So that’s the 12 step plan! Speaking for myself as a newbie, this was my first time using many of these tools (flask, gunicorn, nginx) so I was happy to discover how lightweight and straightforward the deployment process can be. And take another opportunity to restate that this is NOT an exemplar of elegance or efficiency :slight_smile: Thanks again to @ramesh for his expertise, intellectual generosity, and admirable patience in answering every back-to-basics question I had.

We were surprised there aren’t better online tutorials detailing the pytorch-flask deployment process end-to-end so we plan to write up a blog post (or a series if it gets too unwieldy). Please feel free to ask questions or suggest ways we could have executed or explained something better. I’m sure we forgot to mention crucial details or assumptions at the least. All feedback is helpful and welcomed!

75 Likes

Looking forward for your blog post. Awesome explanation

Yes please! This is great :slight_smile:

Nice walkthrough. Do let us know when the blog post is ready. Now, I wonder how this will all align when PyTorch 1.0 arrive some time during the summer (plan). PyTorch 1.0 will integrate PyTorch and Caffe2 which gives the production-level readiness for PyTorch. I hope we get something like TensorFlow Serving/MXNet Model Server then for serving PyTorch models and hosting the web app.

1 Like

Please, can you indicate how did you do the torch.save(model), I mean how did you parse it from fastAI learner to a Sequential pytorch type.

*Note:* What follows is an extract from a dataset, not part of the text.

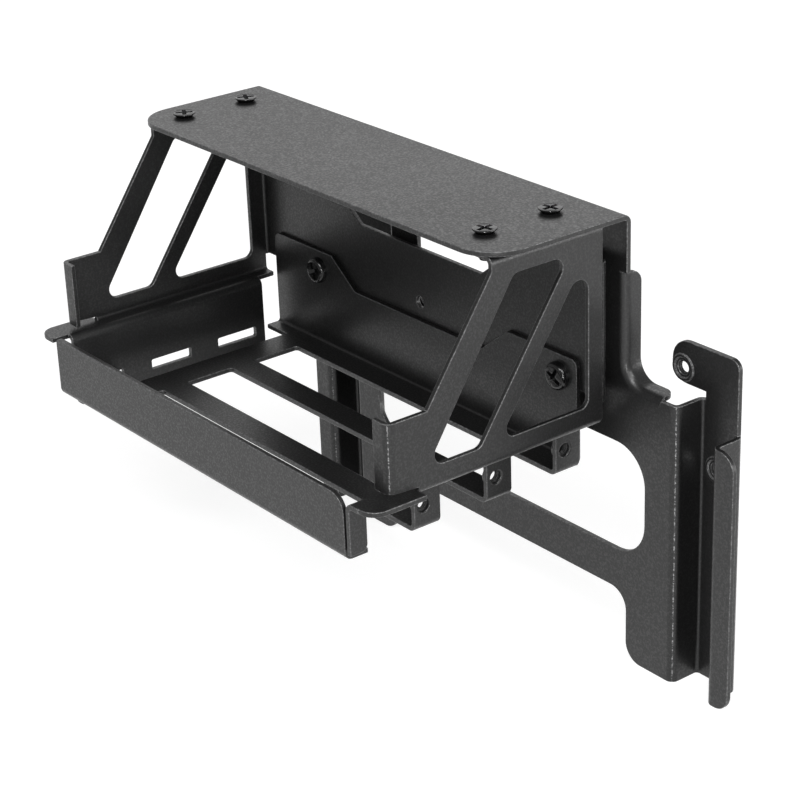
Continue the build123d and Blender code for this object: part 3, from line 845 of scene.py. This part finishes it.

Thanks everyone for the feedback!

@jm0077, I’ve made a gist to demo the 2 options to save and load a model in pytorch:

It also shows the whole sequence of training a model on GPU, saving the .h5 model file with fastai, loading that .h5 file locally and testing CPU-only predictions, and then the two ways to save and load the model using pytorch only.

Note that I didn’t demo copying the model definition functions into its own module (step 3 above). If you were to do that (recommended), you should test the module import first before doing the local pytorch save and load model steps.

Also note that fast.ai uses save option 2 (the recommended saving and loading weights via m.state_dict()) under the hood:

In torch_imports.py:

def save_model(m, p): torch.save(m.state_dict(), p)
def load_model(m, p): m.load_state_dict(torch.load(p, map_location=lambda storage, loc: storage))

Hope that’s helpful!

10 Likes

Thanks @daveluo! your gist give me a better idea about the models in pytorch.
However I have an issue, maybe you can help me.
In the first part of the training, the learner object is created using:

learn = ConvLearner.pretrained(arch, data, precompute=True, ps=0.5)

When I visualize that model, it has only 7 layers:

    Sequential(
  (0): BatchNorm1d(4096, eps=1e-05, momentum=0.1, affine=True)
  (1): Dropout(p=0.5)
  (2): Linear(in_features=4096, out_features=512, bias=True)
  (3): ReLU()
  (4): BatchNorm1d(512, eps=1e-05, momentum=0.1, affine=True)
  (5): Dropout(p=0.5)
  (6): Linear(in_features=512, out_features=5, bias=True)
  (7): LogSoftmax()
)

After the training on the model is done, it has 17 layers, I guess is due to the unfreeze of the model. The problem is when I try to save the model (entire model) it gives me the following error:

Can't pickle local object 'resnext_50_32x4d.<locals>.<lambda>'

So I tried the 2nd method, only save weights instead of the entire model.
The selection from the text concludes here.